Peninjauan yang dipimpin oleh Kepala UPTD BMBK Palopo bersama tim teknis, tidak hanya menyasar Jembatan Sae, tetapi juga jalur strategis Sabbang Selatan. Keduanya merupakan simpul penting dalam menghubungkan kawasan terluar Luwu Utara dengan wilayah lain, termasuk Sulawesi Barat. Peninjauan ini merupakan langkah awal Pemprov Sulsel melalui BMBK untuk memastikan tindak lanjut strategis ke depan. Sebab, salah satu program prioritas Gubernur Sulsel Andi Sudirman Sulaiman dan Wakil Gubernur Fatmawati Rusdi adalah mendorong konektivitas antardaerah melalui peningkatan kualitas infrastruktur jalan.
Dalam pendekatan manajemen stratejik, infrastruktur semacam ini merupakan strategic enabler, fasilitator utama bagi pemerataan ekonomi dan distribusi layanan publik. Jembatan Sae tidak hanya berfungsi sebagai penghubung fisik, tetapi juga sebagai pengungkit (leverage) bagi integrasi wilayah, stabilitas sosial dan transformasi ekonomi lokal.
Namun, keberadaan infrastruktur fisik tanpa kesiapan pengelolaan risiko adalah kelemahan strategi jangka panjang. Maka wajar jika BMBK Sulsel mempertimbangkan kebutuhan alat berat yang siaga permanen di jalur Sabbang-Sae-Seko untuk mengantisipasi risiko longsor. Ini bagian dari risk mitigation strategy yang menjadi elemen penting dalam pelaksanaan manajemen pembangunan berbasis risiko.
Dukungan politik dari Anggota DPRD Sulsel daerah pemilihan Luwu Raya, Jasrum, menunjukkan adanya strategic alignment antara legislatif dan eksekutif dalam mendukung agenda konektivitas daerah terpencil. Harmonisasi semacam ini harus dijaga agar proses formulasi hingga eksekusi program pembangunan berjalan sinergis dan akuntabel. Sebab, dalam konteks manajemen stratejik, pelaksanaan strategi tanpa dukungan lintas pemangku kepentingan (stakeholder) berisiko mandek di tengah jalan.
Jembatan Sae memiliki fungsi strategis yang tidak bisa ditunda realisasinya. Ia menjadi bagian dari arus utama strategi pembangunan berbasis keadilan spasial. Pemerintah daerah perlu memastikan bahwa peninjauan bukanlah titik akhir, melainkan awal dari komitmen berkelanjutan yang terukur dan dievaluasi secara berkala.

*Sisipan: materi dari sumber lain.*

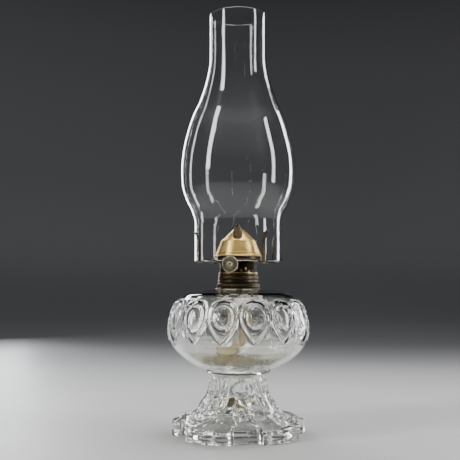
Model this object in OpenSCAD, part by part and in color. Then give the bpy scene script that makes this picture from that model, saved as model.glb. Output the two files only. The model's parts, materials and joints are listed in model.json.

Dengan segala tantangan fiskal yang membatasi ruang gerak pembangunan, prioritas harus diarahkan pada proyek-proyek yang berdampak besar terhadap keterhubungan wilayah. Seko adalah representasi dari banyak wilayah terpencil lainnya yang selama ini berada di luar radar prioritas pembangunan provinsi. Pembangunan infrastruktur di kawasan seperti ini bukan semata kebutuhan teknis, tetapi keputusan strategis yang mencerminkan visi keadilan pembangunan.

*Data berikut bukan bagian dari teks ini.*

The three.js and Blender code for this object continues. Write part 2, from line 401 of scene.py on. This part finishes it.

Strategi pembangunan daerah terpencil tidak dapat berjalan setengah hati. Ia memerlukan keberanian, keseriusan, dan integrasi dari berbagai aktor. Jembatan Sae adalah contoh nyata bagaimana strategi dapat dimulai dari wilayah yang kerap luput dari sorotan, tetapi justru menyimpan nilai strategis dalam peta pembangunan Sulawesi Selatan secara keseluruhan.